Charlie Sweatpants: The spring scenes are like watching a beginners acting workshop. Hey, what can you do with something that makes people bounce and punctures their skin? How about have Homer become a punching bag, Maggie a basketball (which Homer dribbles like a champ for some reason) and Moe and Lenny become stuck in a way that’s just gross enough to be weird but well short of gross enough to be funny.

Two glass eyes is okay, for throwaway lines that are surprisingly useful I go with "I want some taquitos", which you can use pretty much anytime there’s food.

Mad Jon: Yeah, not much in the way of usable material in this one. Or much of anything in this one, the only other line that makes me laugh is the "wide-spread de-shawling".

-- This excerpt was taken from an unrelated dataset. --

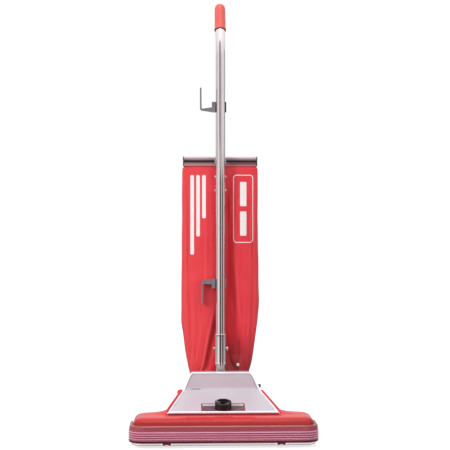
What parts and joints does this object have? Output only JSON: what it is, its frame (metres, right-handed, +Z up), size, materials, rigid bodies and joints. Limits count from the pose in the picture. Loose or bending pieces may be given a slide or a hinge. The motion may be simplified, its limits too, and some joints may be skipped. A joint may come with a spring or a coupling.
{
  "type": "upright vacuum cleaner",
  "caption": "Commercial upright vacuum cleaner with a wide floor nozzle, cloth dust bag and bent tube handle that leans back.",
  "frame": {"origin": "on the floor, on the machine's centre line, below the handle's pivot axis", "axes": "+Z up along the upright handle; -Y towards the front of the nozzle; +X across the nozzle to the viewer's right as seen from the front"},
  "size_m": [0.457, 0.3968, 1.118],
  "materials": {
    "red_shell": "glossy moulded red",
    "hood_grey": "satin light grey moulding",
    "guard_vinyl": "clear pink ribbed vinyl",
    "chrome": "polished chrome plate",
    "zinc_steel": "zinc plated sheet steel",
    "black_plastic": "moulded black",
    "dark_plate": "dark printed plate",
    "grip_vinyl": "smooth red vinyl",
    "bag_cloth": "coated woven red cloth",
    "filter_paper": "kraft filter paper",
    "hook_grey": "grey powder coated strap",
    "clamp_steel": "rolled steel with dark groove",
    "bristle": "stiff black nylon bristle",
    "brush_steel": "turned aluminium",
    "copper": "enamelled copper",
    "lamination": "stacked steel laminations",
    "belt_rubber": "moulded rubber",
    "wheel_rubber": "grey black tyre rubber",
    "motor_alloy": "die cast alloy",
    "fan_plastic": "natural nylon",
    "cord_vinyl": "red cord jacket"
  },
  "bodies": {
    "base": {"nozzle_housing": "red_shell", "motor_hood": "hood_grey", "height_dial_plate": "dark_plate", "furniture_guard": "guard_vinyl", "bottom_plate": "zinc_steel", "brush_end_bearings": "black_plastic", "fan_chamber": "motor_alloy", "field_core": "lamination", "field_windings": "copper", "motor_end_bells": "motor_alloy", "armature_bearings": "zinc_steel", "carbon_brushes": "black_plastic", "drive_belt": "belt_rubber", "rear_bracket": "zinc_steel", "rear_axle": "zinc_steel", "pivot_pins": "zinc_steel", "carriage_pivot_rod": "zinc_steel", "exhaust_duct": "black_plastic", "bag_collar": "belt_rubber", "power_switch": "black_plastic", "pedal_spring": "zinc_steel", "cord_strain_relief": "black_plastic", "power_cord": "cord_vinyl", "power_plug": "black_plastic", "base_screws": "zinc_steel"},
    "handle": {"handle_bail": "chrome", "socket_sleeve": "chrome", "lower_tube": "chrome", "upper_tube": "chrome", "tube_coupling": "zinc_steel", "handle_bolts": "zinc_steel", "hand_grip": "grip_vinyl", "cord_hook_clips": "hook_grey", "lower_cord_hook": "hook_grey", "bag_clamp": "clamp_steel", "clamp_end_caps": "black_plastic", "bag_hanger": "zinc_steel", "cloth_bag": "bag_cloth", "paper_filter_bag": "filter_paper"},
    "upper_hook": {"upper_cord_hook": "hook_grey"},
    "brush_roll": {"brush_roll_core": "brush_steel", "brush_bristles": "bristle", "brush_roll_shaft": "zinc_steel"},
    "armature": {"armature_shaft": "zinc_steel", "armature_core": "lamination", "commutator": "copper", "suction_fan": "fan_plastic", "belt_pulley": "zinc_steel"},
    "rear_wheel_l": {"rear_wheel_left": "wheel_rubber"},
    "rear_wheel_r": {"rear_wheel_right": "wheel_rubber"},
    "carriage": {"height_carriage": "zinc_steel", "front_axle": "zinc_steel"},
    "front_wheel_l": {"front_wheel_left": "wheel_rubber"},
    "front_wheel_r": {"front_wheel_right": "wheel_rubber"},
    "dial": {"height_dial": "black_plastic"},
    "switch": {"switch_button": "black_plastic"},
    "pedal": {"release_pedal": "black_plastic"},
    "plate_latch_l": {"latch_left": "zinc_steel"},
    "plate_latch_r": {"latch_right": "zinc_steel"}
  },
  "joints": [
    {"name": "handle_lean", "type": "hinge", "parent": "base", "child": "handle", "pos_m": [0, 0.012, 0.072], "axis": [-1, 0, 0], "range_deg": [0, 75]},
    {"name": "upper_hook_swivel", "type": "hinge", "parent": "handle", "child": "upper_hook", "pos_m": [-0.022, 0.012, 0.833], "axis": [1, 0, 0], "range_deg": [0, 180]},
    {"name": "armature_spin", "type": "hinge", "parent": "base", "child": "armature", "pos_m": [0, -0.058, 0.06], "axis": [0, 0, 1], "continuous": true},
    {"name": "brush_spin", "type": "hinge", "parent": "base", "child": "brush_roll", "pos_m": [0, -0.238, 0.03], "axis": [1, 0, 0], "continuous": true},
    {"name": "rear_wheel_left_roll", "type": "hinge", "parent": "base", "child": "rear_wheel_l", "pos_m": [-0.111, 0.012, 0.036], "axis": [1, 0, 0], "continuous": true},
    {"name": "rear_wheel_right_roll", "type": "hinge", "parent": "base", "child": "rear_wheel_r", "pos_m": [0.111, 0.012, 0.036], "axis": [1, 0, 0], "continuous": true},
    {"name": "dial_turn", "type": "hinge", "parent": "base", "child": "dial", "pos_m": [0, -0.203, 0.08294], "axis": [0, -0.2515, 0.9679], "range_deg": [0, 300]},
    {"name": "carriage_tilt", "type": "hinge", "parent": "base", "child": "carriage", "pos_m": [0, -0.122, 0.044], "axis": [1, 0, 0], "range_deg": [0, 5.2]},
    {"name": "front_wheel_left_roll", "type": "hinge", "parent": "carriage", "child": "front_wheel_l", "pos_m": [-0.098, -0.166, 0.016], "axis": [1, 0, 0], "continuous": true},
    {"name": "front_wheel_right_roll", "type": "hinge", "parent": "carriage", "child": "front_wheel_r", "pos_m": [0.098, -0.166, 0.016], "axis": [1, 0, 0], "continuous": true},
    {"name": "switch_press", "type": "slide", "parent": "base", "child": "switch", "axis": [-1, 0, 0], "range_m": [0, 0.003], "stiffness_N_per_m": 300},
    {"name": "pedal_press", "type": "hinge", "parent": "base", "child": "pedal", "pos_m": [0.064, 0.018, 0.048], "axis": [-1, 0, 0], "range_deg": [0, 14], "stiffness_Nm_per_rad": 0.8},
    {"name": "latch_left_turn", "type": "hinge", "parent": "base", "child": "plate_latch_l", "pos_m": [-0.172, -0.189, 0.0075], "axis": [0, 0, 1], "range_deg": [0, 90]},
    {"name": "latch_right_turn", "type": "hinge", "parent": "base", "child": "plate_latch_r", "pos_m": [0.172, -0.189, 0.0075], "axis": [0, 0, -1], "range_deg": [0, 90]}
  ],
  "couplings": [
    {"joint": "brush_spin", "follows": "armature_spin", "ratio": 0.504},
    {"joint": "carriage_tilt", "follows": "dial_turn", "ratio": 0.016667}
  ]
}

Charlie Sweatpants: Meh. That line too falls flat compared to "Old Money" when Grampa and Bea flirt, or when she says she has to keep her "good eye" on him, or when they describe the wool shawl as "active wear".

Mad Jon: Can’t argue with that.

Charlie Sweatpants: That’s my big problem with this one. Much of the okay stuff feels like leftovers from years previous, and in between that is crappy slapstick.

Mad Jon: The defamation of the old people still trumps that for me, but I guess that’s a personal preference.

Charlie Sweatpants: I guess it is, but it still can’t redeem the ending. I mean, Lisa, Burns, Smithers and a helicopter just materialize.

Mad Jon: Ha, the ending is even less of an ending than Mom and Pop Art.

  No redemption there.

Charlie Sweatpants: When the boat can’t even sink, it’s not a good sign.

  Season 23 off the port bow!

Mad Jon: I think I just spontaneously developed an ulcer.